The Bank of Canada today issued a warning on cryptocurrencies, describing such assets as “high-risk.” And if you were among the group of investors who purchased Bitcoin at its peak of $63,000, that assessment likely comes as no surprise.
In its annual review of vulnerabilities and risks in the financial sector, the central bank said that despite their growing popularity, the intrinsic value of assets like Bitcoin and Ethereum is “hard to establish.”
The implication is that these assets are only good for speculation, and the events of the last week only fuel such criticisms. Bitcoin lost more than half of its value from its peak when it dropped to $30,000 yesterday in a crash that saw massive losses incurred across the crypto market. But Crypto believers say that such drawdowns are not uncommon and may even be healthy for the market. Bitcoin is currently trading for around $40,000 per coin.
The bank included the crypto world in its vulnerability report because it is perceived as a threat to the financial status quo in the country.

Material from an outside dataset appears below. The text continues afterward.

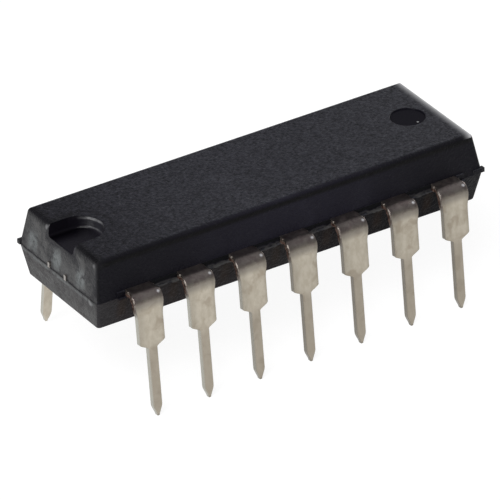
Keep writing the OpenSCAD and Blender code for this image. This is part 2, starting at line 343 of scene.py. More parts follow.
def make_drawn_lines():
    """Fine parallel lines left by rolling or by the mould's polish, much longer than wide."""
    tree, given, result = new_group(
        "drawn_lines", [("Position", "vector"), ("Width", "value"), ("Break", "value")],
        [("Height", "value")])
    place = in_units(tree, given["Position"], given["Width"])
    lines = noise(tree, place, 1.0, detail=3.0, roughness=0.6, stretch=(1, 20, 20))
    faint = noise(tree, place, 12.0, detail=2.0)
    shown = rescale(tree, faint, 0.35, 0.65, 1.0, outside(tree, given["Break"]))
    spread = sums(tree, "MULTIPLY", sums(tree, "SUBTRACT", lines, 0.5), shown)
    tree.links.new(sums(tree, "ADD", spread, 0.5), result["Height"])
    return tree


GRAIN = make_grain()
SMUDGES = make_smudges()
DRAWN_LINES = make_drawn_lines()


# Moulding resin: places. Two numbers are a lower and an upper limit

SEAT_OF_EJECTOR = BODY_TOP - EJECTOR_DEPTH
STRAY_SPECK = (8.06, -0.54, SEAT_OF_EJECTOR)
NOTCH_CENTRE = (-8.4, 0, BODY_TOP)
NOTCH_X = (-9.42, -7.34)
NOTCH_HALF = 1.1
NOTCH_Z = (3.39, BODY_TOP - 0.02)
UPPER_RIM_Z = (3.90, 4.0)
LOWER_RIM_Z = (3.54, 3.6)
NOTCH_LIP_Y = (1.02, 1.32)
NOTCH_RING = (1.22, 1.38)
END_FACE_X = (9.1, BODY_LENGTH / 2 + 0.015)
FLASH_SPOTS = ((-9.69, 3.05, 2.35), (9.69, -3.05, 2.35))
FLASH_RADIUS = 0.13
# Middle, radius and softness of each painted glint on a corner
PAINTED_GLINTS = (((-9.38, 1.18, 3.85), 0.02, 0.14),
         ((-9.32, -2.6, 3.77), 0.05, 0.1),
         ((-9.64, -2.55, 2.03), 0.05, 0.14))
CLOUD_MIDDLE_Y = 0.2
CLOUD_RADIANS_PER_MM = 3.3
CLOUD_Z = (2.45, 3.1)
RIDGE_Z = (2.02, 2.16)
PARTING_Z = (FRAME_BOTTOM - 0.03, FRAME_BOTTOM + 0.06)
TORN_DARK_Z = (2.37, 2.58)
TORN_PALE_Z = (2.22, 2.33)
TORN_END_X = (8.2, 8.3)
LOWER_CORNER = (-BODY_LENGTH / 2, -BODY_WIDTH / 2, 1.4)
SHADE_BELOW_EDGE_Z = (3.72, 3.92)
SHEEN_X = (8.8, 9.22)
BURNISHED_X = (9.12, 9.2)
SHEEN_AND_BURNISH_FROM_Z = (3.6, 3.7)
SHEEN_CURVE = 2.6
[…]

Crypto gets significant media attention and the market cap of all assets has shot up from $200 billion at the start of 2020 to more than US$2 trillion in May 2021, the bank said.
It added that “if a large technology firm—a so-called Big Tech—with a sizable user base decided to issue a cryptocurrency that became widely accepted as a means of payment,” crypto could become more of an asset class and a threat.
The bank mentioned stablecoins, cryptocurrencies designed to have low volatility that are usually pegged to the fiat money like the US dollar, or even gold.
Such currencies could end up hurting the bank, the report said, if they aren’t pegged to the government-backed Canadian dollar. “Notably, unless stablecoins are backed exclusively by Canadian dollars, their widespread adoption could inhibit the Bank’s ability to implement monetary policy and act as lender of last resort,” the Bank of Canada noted.
Cryptocurrencies are very popular in Canada. The country beat the U.S. in launching a crypto-backed exchange-traded fund (ETF) and now there are eight operating in the country.
An ETF is an investment product that allows people to buy shares that represent a certain asset. They are huge in the world of traditional finance, and the Ethereum and Bitcoin ETFs that kicked off in Canada were a sign that the world of digital currencies was going mainstream.
But the Bank of Canada thinks differently. “Despite their growing popularity, these markets are not of systemic importance in Canada, neither as an asset class nor as a payment instrument,” the report read.
Purpose ETF, the first Bitcoin ETF to launch on the Toronto Stock Exchange, was massively popular when it launched on the Toronto Stock Exchange, and broke records with the amount of crypto-backed stocks it sold—$165 million in its first day.
The Bank of Canada previously mentioned the threat of crypto assets to the banking system in its 2019 annual report, saying they have the “potential to create changes in the financial system.” Bitcoin advocates would argue that such changes are precisely the point.
The views and opinions expressed by the author are for informational purposes only and do not constitute financial, investment, or other advice.